Set problem
Will you repeat only the lines beginning at the one that mentions "body.data.shade_smooth()" and ending at the one that mentions "obj.matrix_parent_inverse = Matrix.Identity(4)", both of them included, exactly?

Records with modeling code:
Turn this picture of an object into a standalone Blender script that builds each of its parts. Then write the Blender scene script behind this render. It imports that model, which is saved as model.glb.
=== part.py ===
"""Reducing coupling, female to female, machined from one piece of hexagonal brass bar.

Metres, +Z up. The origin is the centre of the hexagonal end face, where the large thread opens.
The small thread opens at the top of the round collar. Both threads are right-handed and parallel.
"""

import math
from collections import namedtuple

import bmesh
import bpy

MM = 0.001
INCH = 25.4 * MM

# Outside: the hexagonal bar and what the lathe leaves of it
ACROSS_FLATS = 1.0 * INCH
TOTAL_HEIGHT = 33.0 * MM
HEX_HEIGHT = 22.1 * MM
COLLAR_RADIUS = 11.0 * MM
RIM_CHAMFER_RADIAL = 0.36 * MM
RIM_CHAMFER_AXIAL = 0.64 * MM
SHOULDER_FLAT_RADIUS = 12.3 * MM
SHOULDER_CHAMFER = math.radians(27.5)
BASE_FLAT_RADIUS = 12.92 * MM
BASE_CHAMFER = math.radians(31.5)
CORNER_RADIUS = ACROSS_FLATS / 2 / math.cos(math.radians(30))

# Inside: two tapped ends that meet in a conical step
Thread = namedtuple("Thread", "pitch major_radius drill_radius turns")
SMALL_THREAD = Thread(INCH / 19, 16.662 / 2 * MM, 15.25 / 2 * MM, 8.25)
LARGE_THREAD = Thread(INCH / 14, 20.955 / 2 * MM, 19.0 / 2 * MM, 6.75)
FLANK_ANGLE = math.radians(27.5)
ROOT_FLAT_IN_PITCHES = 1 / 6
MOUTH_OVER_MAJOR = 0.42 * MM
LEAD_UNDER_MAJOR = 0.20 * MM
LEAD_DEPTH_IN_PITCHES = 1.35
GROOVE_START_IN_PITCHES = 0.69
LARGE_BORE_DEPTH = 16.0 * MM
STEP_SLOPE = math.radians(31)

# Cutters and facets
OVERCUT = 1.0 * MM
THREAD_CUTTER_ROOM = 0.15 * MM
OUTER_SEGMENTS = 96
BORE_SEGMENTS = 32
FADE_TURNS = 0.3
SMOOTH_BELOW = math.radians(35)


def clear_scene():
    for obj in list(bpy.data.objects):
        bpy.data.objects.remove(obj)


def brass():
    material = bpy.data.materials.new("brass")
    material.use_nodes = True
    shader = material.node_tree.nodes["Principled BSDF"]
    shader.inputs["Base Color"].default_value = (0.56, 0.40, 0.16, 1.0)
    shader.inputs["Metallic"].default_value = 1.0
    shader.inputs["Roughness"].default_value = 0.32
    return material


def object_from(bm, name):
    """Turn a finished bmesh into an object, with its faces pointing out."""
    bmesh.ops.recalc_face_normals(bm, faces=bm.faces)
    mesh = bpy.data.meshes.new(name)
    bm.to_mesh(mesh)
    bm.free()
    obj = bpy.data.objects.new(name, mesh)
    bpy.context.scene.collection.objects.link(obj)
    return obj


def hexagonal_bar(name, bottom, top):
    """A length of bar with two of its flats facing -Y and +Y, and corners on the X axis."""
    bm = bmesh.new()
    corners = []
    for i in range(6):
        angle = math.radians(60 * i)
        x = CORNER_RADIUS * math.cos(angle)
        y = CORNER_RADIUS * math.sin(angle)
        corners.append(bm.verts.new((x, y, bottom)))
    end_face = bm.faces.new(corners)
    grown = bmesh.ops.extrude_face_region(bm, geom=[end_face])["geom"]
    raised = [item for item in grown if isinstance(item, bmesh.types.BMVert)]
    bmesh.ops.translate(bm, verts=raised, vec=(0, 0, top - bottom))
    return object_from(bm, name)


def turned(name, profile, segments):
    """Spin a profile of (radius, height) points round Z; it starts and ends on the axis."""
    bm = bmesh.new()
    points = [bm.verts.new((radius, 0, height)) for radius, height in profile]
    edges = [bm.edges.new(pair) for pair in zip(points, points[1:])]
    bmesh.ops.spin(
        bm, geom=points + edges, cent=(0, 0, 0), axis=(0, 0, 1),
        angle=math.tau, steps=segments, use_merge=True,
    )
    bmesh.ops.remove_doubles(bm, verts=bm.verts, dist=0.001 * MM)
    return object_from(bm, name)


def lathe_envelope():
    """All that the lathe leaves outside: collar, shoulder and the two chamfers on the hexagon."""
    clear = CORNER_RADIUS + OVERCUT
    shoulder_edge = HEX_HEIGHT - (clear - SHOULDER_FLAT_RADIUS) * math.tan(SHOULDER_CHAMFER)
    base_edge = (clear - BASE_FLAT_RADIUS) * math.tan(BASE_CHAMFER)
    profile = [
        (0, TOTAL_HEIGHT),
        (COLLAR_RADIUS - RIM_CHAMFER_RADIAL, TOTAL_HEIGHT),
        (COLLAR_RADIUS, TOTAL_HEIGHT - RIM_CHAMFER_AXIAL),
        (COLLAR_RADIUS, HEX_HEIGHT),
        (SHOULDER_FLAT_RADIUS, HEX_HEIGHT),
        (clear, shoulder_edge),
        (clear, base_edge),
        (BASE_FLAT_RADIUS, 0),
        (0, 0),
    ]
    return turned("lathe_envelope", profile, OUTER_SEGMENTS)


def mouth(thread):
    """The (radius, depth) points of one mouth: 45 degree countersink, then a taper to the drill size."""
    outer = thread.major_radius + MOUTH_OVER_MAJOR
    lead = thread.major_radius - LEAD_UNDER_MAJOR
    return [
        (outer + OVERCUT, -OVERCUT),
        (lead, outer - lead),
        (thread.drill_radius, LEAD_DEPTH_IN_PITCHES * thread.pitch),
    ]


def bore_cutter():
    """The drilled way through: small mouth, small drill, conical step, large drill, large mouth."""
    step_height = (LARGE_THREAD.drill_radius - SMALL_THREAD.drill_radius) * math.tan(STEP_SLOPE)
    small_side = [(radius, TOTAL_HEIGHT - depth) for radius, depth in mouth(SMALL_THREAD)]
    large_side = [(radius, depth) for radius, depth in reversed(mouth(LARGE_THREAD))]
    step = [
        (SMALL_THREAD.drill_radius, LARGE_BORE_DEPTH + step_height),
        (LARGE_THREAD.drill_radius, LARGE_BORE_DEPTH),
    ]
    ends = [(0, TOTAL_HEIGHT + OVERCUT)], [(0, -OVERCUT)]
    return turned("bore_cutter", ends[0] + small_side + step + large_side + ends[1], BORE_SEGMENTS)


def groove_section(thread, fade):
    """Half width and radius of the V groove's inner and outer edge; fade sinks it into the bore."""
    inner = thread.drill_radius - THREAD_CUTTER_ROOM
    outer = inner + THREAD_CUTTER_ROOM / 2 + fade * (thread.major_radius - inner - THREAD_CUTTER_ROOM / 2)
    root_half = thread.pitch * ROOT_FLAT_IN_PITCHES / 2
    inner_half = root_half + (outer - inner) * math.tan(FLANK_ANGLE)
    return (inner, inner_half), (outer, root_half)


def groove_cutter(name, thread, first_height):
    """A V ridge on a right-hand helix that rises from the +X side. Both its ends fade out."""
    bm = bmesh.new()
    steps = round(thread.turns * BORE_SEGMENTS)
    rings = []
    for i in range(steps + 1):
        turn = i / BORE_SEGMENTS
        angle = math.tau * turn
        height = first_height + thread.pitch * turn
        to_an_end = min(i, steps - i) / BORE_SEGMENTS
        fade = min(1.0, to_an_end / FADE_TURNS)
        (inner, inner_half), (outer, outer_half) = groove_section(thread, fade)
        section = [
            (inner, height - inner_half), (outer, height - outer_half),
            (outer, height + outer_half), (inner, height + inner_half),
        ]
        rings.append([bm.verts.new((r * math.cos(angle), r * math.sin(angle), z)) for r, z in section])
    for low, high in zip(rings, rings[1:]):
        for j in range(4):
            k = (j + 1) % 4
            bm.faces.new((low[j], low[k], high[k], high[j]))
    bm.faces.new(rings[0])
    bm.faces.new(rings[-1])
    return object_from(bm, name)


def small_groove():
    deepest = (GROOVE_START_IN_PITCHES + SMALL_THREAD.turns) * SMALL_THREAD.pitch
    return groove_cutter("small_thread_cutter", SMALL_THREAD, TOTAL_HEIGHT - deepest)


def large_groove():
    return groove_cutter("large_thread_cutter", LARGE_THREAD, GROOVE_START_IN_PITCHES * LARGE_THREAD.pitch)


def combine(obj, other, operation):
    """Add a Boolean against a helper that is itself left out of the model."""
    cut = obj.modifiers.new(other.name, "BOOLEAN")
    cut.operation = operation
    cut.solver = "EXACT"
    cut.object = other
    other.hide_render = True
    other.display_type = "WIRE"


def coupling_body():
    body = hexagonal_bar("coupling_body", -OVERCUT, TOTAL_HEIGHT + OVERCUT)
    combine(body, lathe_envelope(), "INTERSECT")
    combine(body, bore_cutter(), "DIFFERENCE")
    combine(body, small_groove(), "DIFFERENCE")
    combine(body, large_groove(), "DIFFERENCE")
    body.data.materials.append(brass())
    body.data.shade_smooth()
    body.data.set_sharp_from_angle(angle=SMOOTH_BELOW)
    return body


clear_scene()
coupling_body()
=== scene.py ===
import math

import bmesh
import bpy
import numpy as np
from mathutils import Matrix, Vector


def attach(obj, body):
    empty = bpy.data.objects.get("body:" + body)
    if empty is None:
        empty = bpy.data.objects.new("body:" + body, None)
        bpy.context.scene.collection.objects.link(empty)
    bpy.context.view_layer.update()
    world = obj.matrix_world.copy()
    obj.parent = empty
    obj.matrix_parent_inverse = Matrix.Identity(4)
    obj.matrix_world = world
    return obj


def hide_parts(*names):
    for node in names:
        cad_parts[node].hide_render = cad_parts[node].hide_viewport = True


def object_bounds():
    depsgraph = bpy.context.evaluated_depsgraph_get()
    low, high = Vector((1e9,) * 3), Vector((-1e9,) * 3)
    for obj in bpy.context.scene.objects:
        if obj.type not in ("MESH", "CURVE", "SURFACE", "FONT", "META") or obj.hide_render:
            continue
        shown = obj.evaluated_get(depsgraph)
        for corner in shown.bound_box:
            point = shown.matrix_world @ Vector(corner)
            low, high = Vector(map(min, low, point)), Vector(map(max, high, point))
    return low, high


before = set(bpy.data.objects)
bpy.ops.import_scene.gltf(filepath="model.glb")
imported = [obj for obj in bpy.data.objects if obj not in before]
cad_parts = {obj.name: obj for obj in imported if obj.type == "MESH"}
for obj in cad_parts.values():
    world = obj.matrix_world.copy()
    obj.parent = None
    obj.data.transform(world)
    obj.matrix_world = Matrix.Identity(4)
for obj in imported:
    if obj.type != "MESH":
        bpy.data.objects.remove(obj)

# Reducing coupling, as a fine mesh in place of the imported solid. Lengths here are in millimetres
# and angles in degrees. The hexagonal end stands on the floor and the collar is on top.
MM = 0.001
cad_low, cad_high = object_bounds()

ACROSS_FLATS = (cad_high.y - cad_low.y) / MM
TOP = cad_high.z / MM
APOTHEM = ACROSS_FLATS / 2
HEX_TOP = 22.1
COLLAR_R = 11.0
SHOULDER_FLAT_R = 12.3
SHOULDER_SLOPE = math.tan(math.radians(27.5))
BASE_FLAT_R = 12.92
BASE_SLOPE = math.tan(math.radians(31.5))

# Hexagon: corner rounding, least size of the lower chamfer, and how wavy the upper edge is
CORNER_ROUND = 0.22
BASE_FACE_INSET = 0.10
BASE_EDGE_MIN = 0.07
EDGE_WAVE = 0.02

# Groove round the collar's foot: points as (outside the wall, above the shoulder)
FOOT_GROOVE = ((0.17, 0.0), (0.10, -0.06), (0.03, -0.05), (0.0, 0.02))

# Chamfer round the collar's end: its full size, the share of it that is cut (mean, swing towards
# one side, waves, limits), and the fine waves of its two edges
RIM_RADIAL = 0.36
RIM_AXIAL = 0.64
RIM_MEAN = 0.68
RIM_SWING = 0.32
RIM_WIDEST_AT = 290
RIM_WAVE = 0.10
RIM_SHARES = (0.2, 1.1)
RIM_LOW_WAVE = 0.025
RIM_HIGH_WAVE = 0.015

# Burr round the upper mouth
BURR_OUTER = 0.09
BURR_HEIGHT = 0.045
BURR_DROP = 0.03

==

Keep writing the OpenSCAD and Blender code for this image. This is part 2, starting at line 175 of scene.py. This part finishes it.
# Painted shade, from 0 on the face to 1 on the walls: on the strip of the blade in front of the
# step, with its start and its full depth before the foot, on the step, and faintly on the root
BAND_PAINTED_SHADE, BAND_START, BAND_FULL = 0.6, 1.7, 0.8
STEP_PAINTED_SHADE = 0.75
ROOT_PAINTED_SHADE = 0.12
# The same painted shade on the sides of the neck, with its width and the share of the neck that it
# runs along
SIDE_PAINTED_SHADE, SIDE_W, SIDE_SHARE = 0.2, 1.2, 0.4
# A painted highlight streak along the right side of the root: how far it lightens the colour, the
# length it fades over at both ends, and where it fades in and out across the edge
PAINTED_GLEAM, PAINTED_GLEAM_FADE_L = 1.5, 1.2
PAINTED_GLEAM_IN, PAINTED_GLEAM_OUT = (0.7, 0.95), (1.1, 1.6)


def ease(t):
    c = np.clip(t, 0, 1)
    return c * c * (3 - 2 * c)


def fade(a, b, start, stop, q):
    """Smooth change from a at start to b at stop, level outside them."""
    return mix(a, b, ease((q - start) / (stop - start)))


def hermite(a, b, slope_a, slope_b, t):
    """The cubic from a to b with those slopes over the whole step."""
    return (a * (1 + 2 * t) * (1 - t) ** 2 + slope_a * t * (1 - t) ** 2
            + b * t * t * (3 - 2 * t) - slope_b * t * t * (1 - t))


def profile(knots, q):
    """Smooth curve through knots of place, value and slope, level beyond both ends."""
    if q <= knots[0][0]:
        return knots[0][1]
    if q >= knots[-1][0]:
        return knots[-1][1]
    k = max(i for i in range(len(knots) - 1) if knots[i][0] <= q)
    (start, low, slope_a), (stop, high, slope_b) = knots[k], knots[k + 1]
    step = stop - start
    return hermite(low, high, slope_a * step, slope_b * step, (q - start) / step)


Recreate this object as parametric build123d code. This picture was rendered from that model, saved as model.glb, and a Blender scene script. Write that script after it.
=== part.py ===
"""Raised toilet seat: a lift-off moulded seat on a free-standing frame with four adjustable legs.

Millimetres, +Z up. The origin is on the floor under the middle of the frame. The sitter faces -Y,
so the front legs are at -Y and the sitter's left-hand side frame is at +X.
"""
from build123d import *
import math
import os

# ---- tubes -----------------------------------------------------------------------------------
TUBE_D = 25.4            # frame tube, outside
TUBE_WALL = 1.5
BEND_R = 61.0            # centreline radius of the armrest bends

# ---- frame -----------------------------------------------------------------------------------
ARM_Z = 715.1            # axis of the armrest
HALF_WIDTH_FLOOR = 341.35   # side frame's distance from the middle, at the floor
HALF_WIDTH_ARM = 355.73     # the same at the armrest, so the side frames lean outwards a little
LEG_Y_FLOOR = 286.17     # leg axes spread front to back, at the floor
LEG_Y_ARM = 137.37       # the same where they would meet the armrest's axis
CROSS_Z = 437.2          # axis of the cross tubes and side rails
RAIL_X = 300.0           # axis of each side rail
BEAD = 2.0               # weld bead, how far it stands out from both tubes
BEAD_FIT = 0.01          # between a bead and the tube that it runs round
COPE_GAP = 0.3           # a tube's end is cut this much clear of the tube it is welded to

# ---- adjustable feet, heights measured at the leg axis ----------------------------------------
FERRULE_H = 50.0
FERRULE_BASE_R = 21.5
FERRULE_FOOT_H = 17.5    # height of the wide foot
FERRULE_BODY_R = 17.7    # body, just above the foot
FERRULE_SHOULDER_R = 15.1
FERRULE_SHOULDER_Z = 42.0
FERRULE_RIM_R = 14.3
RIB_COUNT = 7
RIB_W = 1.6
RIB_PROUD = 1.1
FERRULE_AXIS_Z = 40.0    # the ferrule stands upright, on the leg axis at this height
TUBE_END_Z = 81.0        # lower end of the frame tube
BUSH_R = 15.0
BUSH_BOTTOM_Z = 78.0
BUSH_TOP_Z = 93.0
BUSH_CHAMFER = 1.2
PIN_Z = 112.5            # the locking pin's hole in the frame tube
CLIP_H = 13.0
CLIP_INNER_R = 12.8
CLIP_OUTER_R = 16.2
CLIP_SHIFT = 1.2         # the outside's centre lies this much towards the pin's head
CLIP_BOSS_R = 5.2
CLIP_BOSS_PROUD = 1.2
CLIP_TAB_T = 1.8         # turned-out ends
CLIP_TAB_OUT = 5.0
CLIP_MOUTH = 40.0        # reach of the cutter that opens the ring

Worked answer
    body.data.shade_smooth()
    body.data.set_sharp_from_angle(angle=SMOOTH_BELOW)
    return body


clear_scene()
coupling_body()
=== scene.py ===
import math

import bmesh
import bpy
import numpy as np
from mathutils import Matrix, Vector


def attach(obj, body):
    empty = bpy.data.objects.get("body:" + body)
    if empty is None:
        empty = bpy.data.objects.new("body:" + body, None)
        bpy.context.scene.collection.objects.link(empty)
    bpy.context.view_layer.update()
    world = obj.matrix_world.copy()
    obj.parent = empty
    obj.matrix_parent_inverse = Matrix.Identity(4)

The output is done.